James and Esther Cooper Jackson remain largely unknown in [End Page 118] popular narratives of the civil rights movement. Even in the scholarly literature, their stature as central civil rights figures has failed to garner them adequate attention. This accessible dual biography of the activist couple offers an opportunity for their story to reach the wider audience it deserves. James and Esther Cooper Jackson: Love and Courage in the Black Freedom Movement chronicles the relationship and parallel careers of two lives utterly intertwined in the quest for black Americans’ full humanity. In an engrossing narrative spanning nine decades, Sara Rzeszutek Haviland weaves romance, war, separation, and struggle in a story that speaks to central themes in civil rights, gender, and family history. The Jacksons lived the long civil rights movement, beginning as activists in the 1930s and continuing as key leaders throughout their sixty-three-year marriage. Their story demonstrates the fluidity of ideology within the movement, the national—not merely southern—scope of the struggle, the movement’s international context, its roots in radical labor struggles, and the central role of women, among other important themes.

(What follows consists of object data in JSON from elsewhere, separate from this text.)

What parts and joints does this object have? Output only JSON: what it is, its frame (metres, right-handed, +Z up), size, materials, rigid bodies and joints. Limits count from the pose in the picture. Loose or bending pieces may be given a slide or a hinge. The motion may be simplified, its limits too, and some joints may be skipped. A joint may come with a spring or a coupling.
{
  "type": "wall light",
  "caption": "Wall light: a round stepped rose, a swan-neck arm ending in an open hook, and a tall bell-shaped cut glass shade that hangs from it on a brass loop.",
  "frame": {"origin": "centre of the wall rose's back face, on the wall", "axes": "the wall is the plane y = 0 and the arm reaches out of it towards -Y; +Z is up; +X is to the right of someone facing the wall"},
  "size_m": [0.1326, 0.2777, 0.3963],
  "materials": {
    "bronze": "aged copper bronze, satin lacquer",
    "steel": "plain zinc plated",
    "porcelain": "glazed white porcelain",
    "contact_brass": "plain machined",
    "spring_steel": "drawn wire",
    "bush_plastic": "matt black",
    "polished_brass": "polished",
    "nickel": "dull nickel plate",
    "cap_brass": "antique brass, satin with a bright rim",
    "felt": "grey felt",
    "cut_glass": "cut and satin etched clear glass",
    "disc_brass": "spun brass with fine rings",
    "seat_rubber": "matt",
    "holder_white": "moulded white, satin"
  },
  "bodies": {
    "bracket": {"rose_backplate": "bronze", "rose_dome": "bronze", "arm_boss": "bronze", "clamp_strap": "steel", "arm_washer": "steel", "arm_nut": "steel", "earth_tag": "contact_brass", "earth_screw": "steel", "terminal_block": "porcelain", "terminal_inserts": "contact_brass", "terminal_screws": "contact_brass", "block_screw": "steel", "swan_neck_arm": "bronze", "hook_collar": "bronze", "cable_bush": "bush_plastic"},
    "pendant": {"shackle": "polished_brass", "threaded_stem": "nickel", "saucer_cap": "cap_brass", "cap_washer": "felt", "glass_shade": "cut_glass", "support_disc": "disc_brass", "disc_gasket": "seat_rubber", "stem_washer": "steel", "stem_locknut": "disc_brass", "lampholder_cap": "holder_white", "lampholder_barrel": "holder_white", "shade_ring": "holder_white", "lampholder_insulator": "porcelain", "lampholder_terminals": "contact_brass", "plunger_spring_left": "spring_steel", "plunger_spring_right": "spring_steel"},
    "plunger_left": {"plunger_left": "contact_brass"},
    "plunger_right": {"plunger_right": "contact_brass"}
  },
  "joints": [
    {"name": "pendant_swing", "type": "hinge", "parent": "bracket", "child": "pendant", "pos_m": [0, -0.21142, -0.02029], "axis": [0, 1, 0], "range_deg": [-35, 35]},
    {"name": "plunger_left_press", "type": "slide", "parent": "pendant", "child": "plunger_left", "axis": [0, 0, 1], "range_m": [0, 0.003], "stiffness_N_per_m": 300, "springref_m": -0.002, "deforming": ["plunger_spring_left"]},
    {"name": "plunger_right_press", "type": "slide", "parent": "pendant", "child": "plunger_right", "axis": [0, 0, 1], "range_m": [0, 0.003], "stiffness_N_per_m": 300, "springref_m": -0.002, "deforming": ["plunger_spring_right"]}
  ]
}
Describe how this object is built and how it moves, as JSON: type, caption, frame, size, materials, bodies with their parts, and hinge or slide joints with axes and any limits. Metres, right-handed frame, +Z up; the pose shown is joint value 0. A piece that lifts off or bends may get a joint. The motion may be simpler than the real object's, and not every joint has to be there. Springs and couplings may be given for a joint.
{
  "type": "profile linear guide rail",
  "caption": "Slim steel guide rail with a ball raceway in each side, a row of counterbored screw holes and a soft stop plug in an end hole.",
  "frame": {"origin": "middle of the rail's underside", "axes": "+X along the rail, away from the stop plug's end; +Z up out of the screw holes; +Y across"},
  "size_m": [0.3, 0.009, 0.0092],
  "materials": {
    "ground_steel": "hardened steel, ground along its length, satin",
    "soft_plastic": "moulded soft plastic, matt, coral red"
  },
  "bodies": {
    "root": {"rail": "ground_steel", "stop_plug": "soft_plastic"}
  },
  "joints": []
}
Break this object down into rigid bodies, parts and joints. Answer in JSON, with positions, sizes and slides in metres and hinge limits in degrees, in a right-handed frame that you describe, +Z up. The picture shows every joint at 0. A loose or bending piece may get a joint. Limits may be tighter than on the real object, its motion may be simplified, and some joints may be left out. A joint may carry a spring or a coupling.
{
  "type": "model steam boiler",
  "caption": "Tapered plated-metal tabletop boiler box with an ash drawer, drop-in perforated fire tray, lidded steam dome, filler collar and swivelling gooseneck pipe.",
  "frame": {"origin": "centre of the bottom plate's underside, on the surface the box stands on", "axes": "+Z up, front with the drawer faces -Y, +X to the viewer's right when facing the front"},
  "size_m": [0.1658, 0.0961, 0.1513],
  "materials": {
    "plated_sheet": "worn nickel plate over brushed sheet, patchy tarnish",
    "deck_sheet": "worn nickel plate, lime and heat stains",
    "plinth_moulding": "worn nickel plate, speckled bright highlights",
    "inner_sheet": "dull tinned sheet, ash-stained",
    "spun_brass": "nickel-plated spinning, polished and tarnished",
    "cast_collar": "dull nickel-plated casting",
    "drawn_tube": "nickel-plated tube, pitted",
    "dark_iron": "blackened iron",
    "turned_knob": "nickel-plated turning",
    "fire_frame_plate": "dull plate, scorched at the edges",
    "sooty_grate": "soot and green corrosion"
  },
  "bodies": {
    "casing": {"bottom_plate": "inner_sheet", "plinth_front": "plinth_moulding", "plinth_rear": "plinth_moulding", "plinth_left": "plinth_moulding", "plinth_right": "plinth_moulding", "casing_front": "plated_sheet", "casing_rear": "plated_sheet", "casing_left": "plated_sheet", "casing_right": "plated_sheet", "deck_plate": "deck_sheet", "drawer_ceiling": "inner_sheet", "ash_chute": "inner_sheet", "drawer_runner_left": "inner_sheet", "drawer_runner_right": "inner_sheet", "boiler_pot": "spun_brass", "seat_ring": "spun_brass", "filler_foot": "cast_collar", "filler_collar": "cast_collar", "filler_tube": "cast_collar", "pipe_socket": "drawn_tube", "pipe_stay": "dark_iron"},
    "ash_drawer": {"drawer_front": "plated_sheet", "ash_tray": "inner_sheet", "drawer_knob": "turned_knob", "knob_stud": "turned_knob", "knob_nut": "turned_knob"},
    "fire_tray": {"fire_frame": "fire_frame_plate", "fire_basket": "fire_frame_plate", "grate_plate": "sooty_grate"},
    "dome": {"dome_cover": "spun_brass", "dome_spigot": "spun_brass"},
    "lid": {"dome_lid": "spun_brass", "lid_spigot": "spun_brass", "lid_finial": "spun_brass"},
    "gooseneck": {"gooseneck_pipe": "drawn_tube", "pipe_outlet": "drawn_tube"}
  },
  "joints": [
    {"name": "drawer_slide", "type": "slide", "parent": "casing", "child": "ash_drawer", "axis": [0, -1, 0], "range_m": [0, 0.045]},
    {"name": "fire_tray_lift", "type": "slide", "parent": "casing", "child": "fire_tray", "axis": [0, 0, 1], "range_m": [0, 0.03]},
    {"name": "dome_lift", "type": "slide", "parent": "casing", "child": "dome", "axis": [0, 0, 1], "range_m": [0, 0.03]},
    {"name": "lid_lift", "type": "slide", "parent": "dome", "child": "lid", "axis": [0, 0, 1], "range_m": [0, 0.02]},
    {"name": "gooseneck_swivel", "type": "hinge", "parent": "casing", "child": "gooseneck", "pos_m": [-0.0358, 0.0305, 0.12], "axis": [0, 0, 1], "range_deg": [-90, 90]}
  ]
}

Haviland’s narrative highlights the fluidity and variety of activist efforts in the twentieth century. Although James, who was usually referred to as Jack, joined the Communist Party of the United States (CPUSA) in 1931 and remained a lifelong member, he never insisted that others in the freedom struggle, including his wife, adopt his philosophy. His particular brand of communism privileged the struggle for racial equality as its top priority. Although Esther did join the party and communism informed her commitments to the black freedom struggle, she displayed little commitment to CPUSA organization and allowed her membership to lapse.

The book focuses on a relationship as much as it narrates two intertwined lives. The Jacksons found their way to each other through their shared commitment to black equality. Also fierce advocates of gender equality, the couple forged a relationship in which Esther’s career and activist endeavors were equal to—and occasionally even greater than—Jack’s. In spite of their deep love for one another—abundantly documented in an immense cache of letters from the World War II [End Page 119] years—the Jackson’s relationship suffered intense trials. Shortly after their 1941 marriage, Jack was drafted into the army, and they spent the next three years apart while he worked on an unstimulating assignment in Burma. For her part, Esther remained highly active with the Southern Negro Youth Congress and even missed Jack’s postwar homecoming because of a trip to London as a delegate to the first World Youth Conference.

The Jacksons’ relationship suffered further in the Cold War climate that stigmatized communism and effectively made CPUSA membership illegal. Indicted under the Smith Act (1951), Jack went underground for five years to escape prosecution. The couple had no contact during this period. While Esther worried about her husband and endured the difficulties of life as a single parent, intense FBI scrutiny and harassment magnified these problems. The FBI put all family members under surveillance, made threatening phone calls, and arranged the expulsion of the Jacksons’ daughter Kathy from a nursery school program. Esther used the ordeal to write a pamphlet about the family’s plight, exposing the hypocrisy of the FBI’s intense anticommunist efforts as juxtaposed against its tepid endeavors to find and prosecute white perpetrators of crimes against blacks.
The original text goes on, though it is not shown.